Отец прибегал на полчаса на обед, и к этому времени бабушка на террасе накрывала на стол. Мы всегда ели суп и очень редко второе. Суп на костном бульоне, а если случалось мясо, оно и было вторым блюдом. А если кость была мозговой, ею стучали о разделочную доску, чтоб мозг выпал, а потом кость еще и высасывали. Суп полагалось обязательно есть с хлебом, хлеб же выдавался каждому соответствующими кусочками, причем самый маленький всегда был у бабушки. Утром, как правило, была кукурузная каша, «атала» по-узбекски. В Молдавии её величают мамалыгой, но там она очень густая, ломтями, а у нас она была консистенции теперешней манной детсадовской каши. Она варилась на воде, подсаливалась и чуточку подслащивалась сахарином. Кукуруза в те дни была продуктом номер один. Когда початки только начинали созревать и их зёрна еще не затвердели окончательно, их отваривали в солёной воде и ели и дети и взрослые все подряд, обгрызая початок до деревянной основы. Крупу же для каши приходилось некоторым образом «добывать». Для этого в доме водилась крупорушка.

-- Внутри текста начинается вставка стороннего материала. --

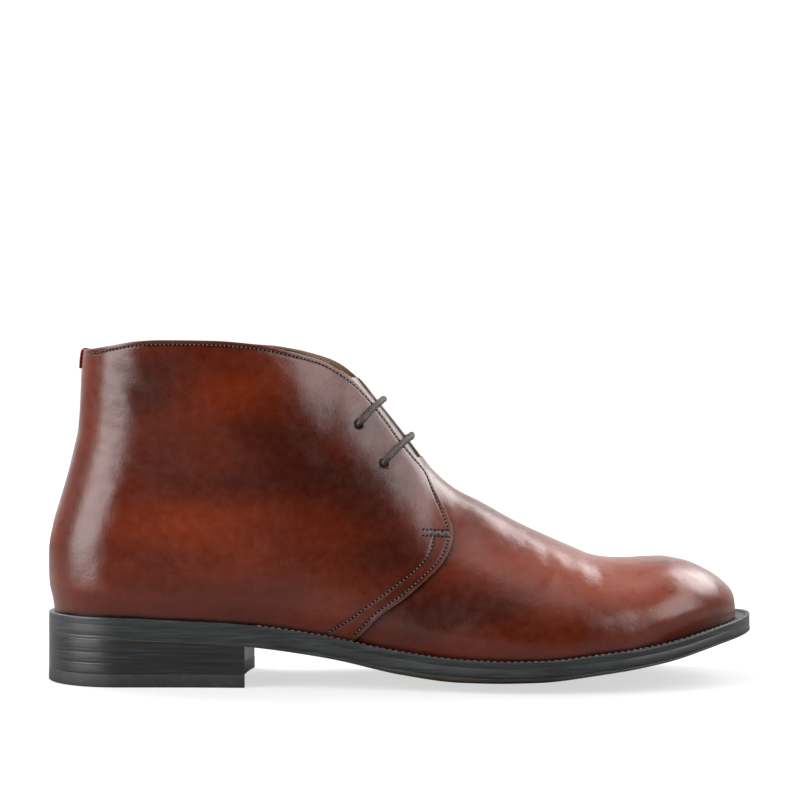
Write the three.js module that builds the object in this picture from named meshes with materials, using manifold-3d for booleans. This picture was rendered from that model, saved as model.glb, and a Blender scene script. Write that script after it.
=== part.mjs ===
import * as THREE from 'three';
import { mergeVertices } from 'three/addons/utils/BufferGeometryUtils.js';
import Module from 'manifold-3d';

// Chukka boot for a right foot, in millimetres. X runs from heel to toe, Z is up and
// the outer side of the foot is -Y. The origin is on the floor under the middle of the heel.

const wasm = await Module();
wasm.setup();

// Main sizes
const LENGTH = 304.4;
const BOOT_HEIGHT = 146;
const BALL_HALF_WIDTH = 54.5;
const HEEL_LENGTH = 87;
const HEEL_HEIGHT = 20.3;
const TOE_SPRING = 20.2;
const BALL_CROWN = 6;
const FLAT_SPOT_DEPTH = 0.6;
const CLEARANCE = 0.3;
const SEAT_CLEARANCE = 0.4;
const FLAT_CLEARANCE = 0.05;

// Upper, tongue and heel tab
const WALL = 1.8;
const QUARTER_STEP = 1.1;
const LEDGE_SIDE = 3.2;
const LEDGE_HEEL = 3.4;
const LEDGE_TOE = 6.2;
const HEEL_ROUNDING = 34;
const TOE_ROUNDING = 44;
const FEATHER_TOE_ROUNDING = 43;
const THROAT_HALF_WIDTH = [11.5, 11];
const QUARTER_GAP_DROP = 16;
const HOLE_DIAMETER = 4;
const TONGUE_THICKNESS = 2;
const TONGUE_HALF_WIDTH = 24;
const TAB_WIDTH = 13;
const TAB_DROP = 8;
const TAB_THICKNESS = 1;

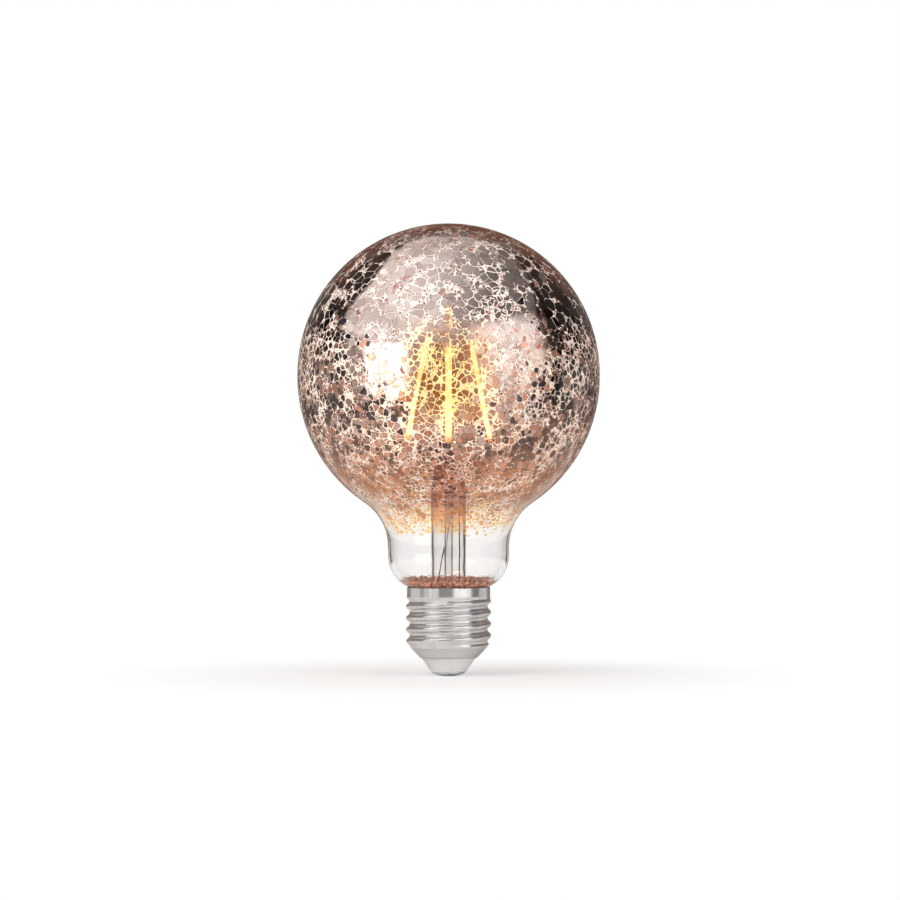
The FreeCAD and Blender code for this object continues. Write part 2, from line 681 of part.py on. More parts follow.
def make_cap_shell():
    """Thin sheet, rolled into a round right-hand thread. Both faces follow the same wave."""
    rolled = RolledSheet()
    inner_bottom = sheet.lip_z - sheet.sheet_wall * math.sin(math.radians(sheet.cone_angle))
    outer = rolled.face(0.0, sheet.lip_z)
    inner = rolled.face(sheet.sheet_wall, inner_bottom)
    faces = [outer, inner]
    for outside, inside in zip(ring_edges(outer), ring_edges(inner)):
        wires = [Part.Wire([outside]), Part.Wire([inside])]
        faces.append(Part.makeFace(wires, "Part::FaceMakerBullseye"))
    skin = Part.makeCompound(faces)
    skin.sewShape(1e-3)
    solid = Part.makeSolid(skin.Shells[0])
    if solid.Volume < 0:
        solid.reverse()
    new_feature("cap_shell", solid)
    return rolled


def make_cap_insulator():
    """Fills the lower end of the cap, clamped behind its lip, round the contact's eyelet."""
    turned("cap_insulator", [
        ("eyelet_radius", "contact_top_z"),
        ("contact_radius", "contact_top_z"),
        ("insulator_foot_radius", "insulator_foot_z"),
        ("insulator_neck_r", "lip_z"),
        ("insulator_top_r", "insulator_top_z"),
        ("eyelet_radius", "insulator_top_z"),
    ])


def make_centre_contact():
    """Domed disc with an eyelet that holds the contact wire."""
    dome = "((contact_radius - contact_flat)^2 + contact_rise^2) / (2 * contact_rise)"
    bore = "(eyelet_radius - eyelet_wall)"
    eyelet_top = "(insulator_top_z + eyelet_stand)"
    turned("centre_contact", [
        ("0", "0"),
        ("contact_flat", "0"),
        ("contact_radius", "contact_rise", dome, 1),
        ("contact_radius", "contact_top_z"),
        ("eyelet_radius", "contact_top_z"),
        ("eyelet_radius", eyelet_top),
        (bore, eyelet_top),
        (bore, "contact_top_z"),
        ("0", "contact_top_z"),
    ])


def make_capping_cement():
    """Ring between the glass skirt and the cap. It fills the collar and reaches into the thread."""
    cement_radius = "thread_bore - seal_gap"
    turned("capping_cement", [
        ("skirt_radius", "skirt_z"),
        ("skirt_radius", "skirt_z - cement_height"),
        (cement_radius, "skirt_z - cement_height"),
        (cement_radius, "thread_end_z"),
        ("collar_bore - seal_gap", "collar_end_z + sheet_wall"),
        ("collar_bore - seal_gap", "skirt_z"),
    ])


def shell_wire_corners(rolled):
    """Up through the board and out to the nearest root of the thread."""
    angle = math.radians(sheet.shell_wire_angle)
    outward = Vector(math.cos(angle), math.sin(angle), 0)
    pitch = sheet.thread_pitch
    root_z = sheet.first_crest_z + pitch * (angle / (2 * math.pi) + 0.5)
    while root_z < sheet.board_top_z + sheet.exhaust_radius:
        root_z += pitch
    reach = rolled.radius(root_z, angle) - sheet.sheet_wall - sheet.weld_gap
    hole = outward * sheet.shell_wire_reach
    return [
        hole + Vector(0, 0, sheet.board_z - sheet.wire_stub),
        hole + Vector(0, 0, root_z),
        outward * reach + Vector(0, 0, root_z),
    ]


def make_cap_wires(rolled):
    radius, bend = sheet.lead_radius, sheet.lead_bend
    new_feature("shell_wire", bent_wire(shell_wire_corners(rolled), radius, bend))
    top = Vector(0, 0, sheet.board_top_z + sheet.wire_stub)
    foot = Vector(0, 0, sheet.contact_top_z)
    new_feature("contact_wire", bent_wire([top, foot], radius, bend))


def make_circuit_board():
    body = new_body("circuit_board")
    outline = new_sketch(body, "board_outline", "XY_Plane")
    draw_circle(outline, "0", "0", "board_radius")
    pad(body, outline, "board", "board_thickness")
    hole = "lead_radius + wire_hole_gap"
    shell_hole_x = "shell_wire_reach * cos(shell_wire_angle)"
    shell_hole_y = "shell_wire_reach * sin(shell_wire_angle)"
    holes = [
        ("0", "0", hole),
        ("right_lead_x", "right_lead_y", hole),
        ("left_lead_low_x", "left_lead_low_y", hole),
        (shell_hole_x, shell_hole_y, hole),
        ("resistor_x", "resistor_length / 2 + 2 * lead_bend", hole),
        ("resistor_x", "-(resistor_length / 2 + 2 * lead_bend)", hole),
    ]
    drill(body, "wire_holes", "XY_Plane", "board_thickness", holes, "board_thickness")
    place(body, z="board_z")


def make_smoothing_capacitor():
    """Round can under the board, with a crimped groove near its foot."""
    groove = "capacitor_crimp"
    can = turned("smoothing_capacitor", [
        ("0", "0"),
        (f"capacitor_radius - {groove}", "0"),
        ("capacitor_radius", groove, groove, 1),
        ("capacitor_radius", f"capacitor_height - 4 * {groove}"),
        (f"capacitor_radius - {groove}", f"capacitor_height - 3 * {groove}", groove, -1),
        ("capacitor_radius", f"capacitor_height - 2 * {groove}", groove, -1),
        ("capacitor_radius", "capacitor_height"),
        ("0", "capacitor_height"),
    ])
    place(can, "capacitor_x", "capacitor_y", "board_z - capacitor_height")


def make_choke():
    """Drum core and its winding, under the board."""
    core = turned("choke_core", [
        ("0", "0"),
        ("choke_radius", "0"),
        ("choke_radius", "choke_flange"),
        ("choke_core_radius", "choke_flange"),
        ("choke_core_radius", "choke_height - choke_flange"),
        ("choke_radius", "choke_height - choke_flange"),
        ("choke_radius", "choke_height"),
        ("0", "choke_height"),
    ])
    winding = turned("choke_winding", [
        ("choke_core_radius", "choke_flange"),
        ("choke_winding_radius", "choke_flange"),
        ("choke_winding_radius", "choke_height - choke_flange"),
        ("choke_core_radius", "choke_height - choke_flange"),
    ])
    for part in (core, winding):
        place(part, "choke_x", "choke_y", "board_z - choke_height")


def make_fusible_resistor():
    """Waisted body that lies on the board, with one lead at each end."""
    shoulder = "resistor_length / 4"
    body = turned("fusible_resistor", [
        ("0", "-(resistor_length / 2)"),
        ("resistor_radius", "-(resistor_length / 2)"),
        ("resistor_radius", "-(resistor_length / 2 - resistor_radius)"),
        ("resistor_waist", f"-({shoulder} / 2)"),
        ("resistor_waist", f"{shoulder} / 2"),
        ("resistor_radius", "resistor_length / 2 - resistor_radius"),
        ("resistor_radius", "resistor_length / 2"),
        ("0", "resistor_length / 2"),
    ])
    lying = Rotation(Vector(1, 0, 0), 90)
    place(body, "resistor_x", "0", "board_top_z + resistor_radius + resistor_lift", lying)
    z = sheet.board_top_z + sheet.resistor_radius + sheet.resistor_lift
    for name, way in (("resistor_lead_back", 1), ("resistor_lead_front", -1)):
        end_y = way * sheet.resistor_length / 2
        hole_y = end_y + way * 2 * sheet.lead_bend
        corners = [
            Vector(sheet.resistor_x, end_y, z),
            Vector(sheet.resistor_x, hole_y, z),
            Vector(sheet.resistor_x, hole_y, sheet.board_z - sheet.wire_stub),
        ]
        new_feature(name, bent_wire(corners, sheet.lead_radius, sheet.lead_bend))


def make_chip(name, prefix, legs_per_side, y):
    """Moulded package with a row of bent legs along both long sides."""
    body = new_body(name)
    thickness = "chip_leg_thickness"
    length, width, height = (f"{prefix}_{word}" for word in ("length", "width", "height"))
    package = new_sketch(body, f"{name}_package_section", "XY_Plane", thickness)
    draw(package, [
        (f"{length} / 2", f"{width} / 2"),
        (f"-({length} / 2)", f"{width} / 2"),
        (f"-({length} / 2)", f"-({width} / 2)"),
        (f"{length} / 2", f"-({width} / 2)"),
    ])
    pad(body, package, f"{name}_package", f"{height} - {thickness}")
    first_leg = f"{length} / {2 * legs_per_side} - {length} / 2"
    legs = new_sketch(body, f"{name}_leg_section", "YZ_Plane", f"{first_leg}")
    middle_z = f"{prefix}_middle_z"
    for way in ("", "-"):
        near = f"{way}({width} / 2)"
        knee = f"{way}({width} / 2 + chip_leg_reach / 2)"
        shin = f"{way}({width} / 2 + chip_leg_reach / 2 - {thickness})"
        toe = f"{way}({width} / 2 + chip_leg_reach)"
        draw(legs, [
            (near, f"{middle_z} + {thickness}"),
            (knee, f"{middle_z} + {thickness}"),
            (knee, thickness),
            (toe, thickness),
            (toe, "0"),
            (shin, "0"),
            (shin, middle_z),
            (near, middle_z),
        ])
    leg_pair = pad(body, legs, f"{name}_legs", "chip_leg_width", both_ways=True)
    pattern = body.newObject("PartDesign::LinearPattern", f"{name}_leg_row")
    pattern.Originals = [leg_pair]
    pattern.Direction = (legs, ["N_Axis"])
    spacing = f"{length} / {legs_per_side}"
    pattern.setExpression("Length", bound(f"{spacing} * {legs_per_side - 1}"))
    pattern.Occurrences = legs_per_side
    body.Tip = pattern
    place(body, "0", y, "board_top_z")


def make_ceramic_capacitor():
    block = doc.addObject("Part::Box", "ceramic_capacitor")
    block.Label = "ceramic_capacitor"
    block.setExpression("Length", bound("ceramic_length"))
    block.setExpression("Width", bound("ceramic_width"))
    block.setExpression("Height", bound("ceramic_height"))
    parts.append(block)
    place(block, "ceramic_x - ceramic_length / 2", "ceramic_y - ceramic_width / 2", "board_top_z")


def check_document():
    """Stop at any failed object or broken shape."""
    for item in doc.Objects:
        if {"Invalid", "Error"} & set(item.State):
            raise RuntimeError(f"{item.Name} did not recompute: {item.State}")
    for part in parts:
        if part.Shape.isNull() or not part.Shape.isValid():
            raise RuntimeError(f"{part.Label} has no valid shape")


fill_sheet()
make_globe_envelope()
make_stem()
make_exhaust_tube()
make_glass_post()
for side, direction in SIDES:
    make_filament(side, direction)
make_support_wires()
make_lead_wires()
rolled_sheet = make_cap_shell()
make_cap_insulator()
make_centre_contact()
make_capping_cement()
make_circuit_board()
make_cap_wires(rolled_sheet)
make_smoothing_capacitor()
make_choke()
make_fusible_resistor()
make_chip("bridge_rectifier", "rectifier", 2, "rectifier_y")
make_chip("driver_chip", "driver", 4, "driver_y")
make_ceramic_capacitor()
doc.recompute()
check_document()
os.makedirs("parts", exist_ok=True)
for part in parts:
    part.Shape.exportStep(f"parts/{part.Label}.step")
    print(part.Label, round(part.Shape.Volume, 2), len(part.Shape.Solids))
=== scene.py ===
import json
import math
from collections import namedtuple
from types import SimpleNamespace

import bmesh
import bpy
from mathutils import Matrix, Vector

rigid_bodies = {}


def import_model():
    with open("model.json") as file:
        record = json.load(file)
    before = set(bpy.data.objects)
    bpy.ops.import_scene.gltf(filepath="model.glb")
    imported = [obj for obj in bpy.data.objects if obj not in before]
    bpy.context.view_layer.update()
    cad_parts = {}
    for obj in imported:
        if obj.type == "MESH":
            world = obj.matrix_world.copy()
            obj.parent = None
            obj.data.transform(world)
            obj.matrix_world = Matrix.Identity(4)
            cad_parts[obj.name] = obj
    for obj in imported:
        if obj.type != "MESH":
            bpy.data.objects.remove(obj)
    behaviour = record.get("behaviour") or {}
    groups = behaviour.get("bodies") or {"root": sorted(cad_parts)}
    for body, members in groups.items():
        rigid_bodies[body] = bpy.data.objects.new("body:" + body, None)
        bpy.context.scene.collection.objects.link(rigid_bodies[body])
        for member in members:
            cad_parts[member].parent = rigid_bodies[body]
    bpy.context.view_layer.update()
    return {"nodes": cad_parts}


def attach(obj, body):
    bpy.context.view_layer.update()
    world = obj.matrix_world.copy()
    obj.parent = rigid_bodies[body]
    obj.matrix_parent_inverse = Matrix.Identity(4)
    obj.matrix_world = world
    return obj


# The looks of a lit globe bulb with a crackled mirror film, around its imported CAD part.
# Lengths are metres in the scene and millimetres in the named sizes and inside the materials.
# A named pair is where a smooth change starts and where it ends.

MM = 0.001

# Sizes of the glass, as in the CAD part
GLOBE_RADIUS = 47.0
GLOBE_STRAIGHT = 0.7
SHOULDER_BEND = 16.4
NECK_RADIUS = 18.8
NECK_STRAIGHT = 2.67
BASE_BEND = 10.9
GLASS_WALL = 0.8
RIM_Z = 27.5
RIM_GLASS_RADIUS = 12.24

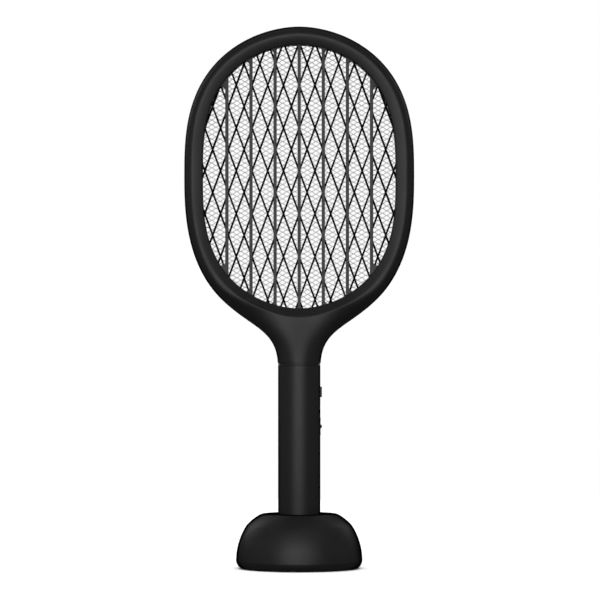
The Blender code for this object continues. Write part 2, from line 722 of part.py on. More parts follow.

Початок заталкивался в промежуток между двумя зубчатыми дисками, ручку вращали и, по мере прохождения меж зубьями дисков, зёрна отрываясь от основы, сыпались в подставленную посуду. Потом их толкли в большой тяжелой медной ступке таким же неподъемным пестом. Крупорушкой пользовались все соседи и даже приходили люди из соседних дворов.

Ступка была частью бабушкиного наследства от прежней жизни до революции: снохи владельца гостиницы в городе Омск и овечьих гуртов когда-то перегнанных в Сибирь с Кавказа. Такими наследными предметами были ещё два массивных дубовых сундука с огромными ключами от «поющих» замков, издававших некую музыкальную фразу при повороте ключа, фарфоровый сервиз с зелено-золотыми каёмочками и стеклянная, толстенная граненая солонка из той самой омской гостиницы, металлический подвесной зажим для документов в виде изящной женской руки, а еще полдюжины столовых серебряных ложек датированных 1893-м годом, три из которых до сих пор живут у меня дома. И зажим тоже до сей поры исправно держит всяческие мои квитанции.

Кукурузную кашу варили утром в большом чугуне не на один присест, её доедали и вечером. Из кукурузной крупы, запарив ее и продержав некоторое время до состояния некоторой засолоделости, пекли в духовке лепёшки — пряники, они получались румяными, краешки их растрескивались, и есть их горячими было большим удовольствием! Они считались лакомством, и мои подружки по школе с удовольствием приходили играть в наш двор в тайной надежде на угощение моей гостеприимной бабушки.

Прочитав этот отрывок, моя взрослая дочь удивлённо-недоумённо воскликнула: «Это вы ТАК жили?!» Да, мы так жили. В сравнении со многими другими мы жили совсем неплохо. В казённой квартире, с деревянными полами, с хлебными карточками на работающих папу и маму, и на иждивенцев, бабушку и меня.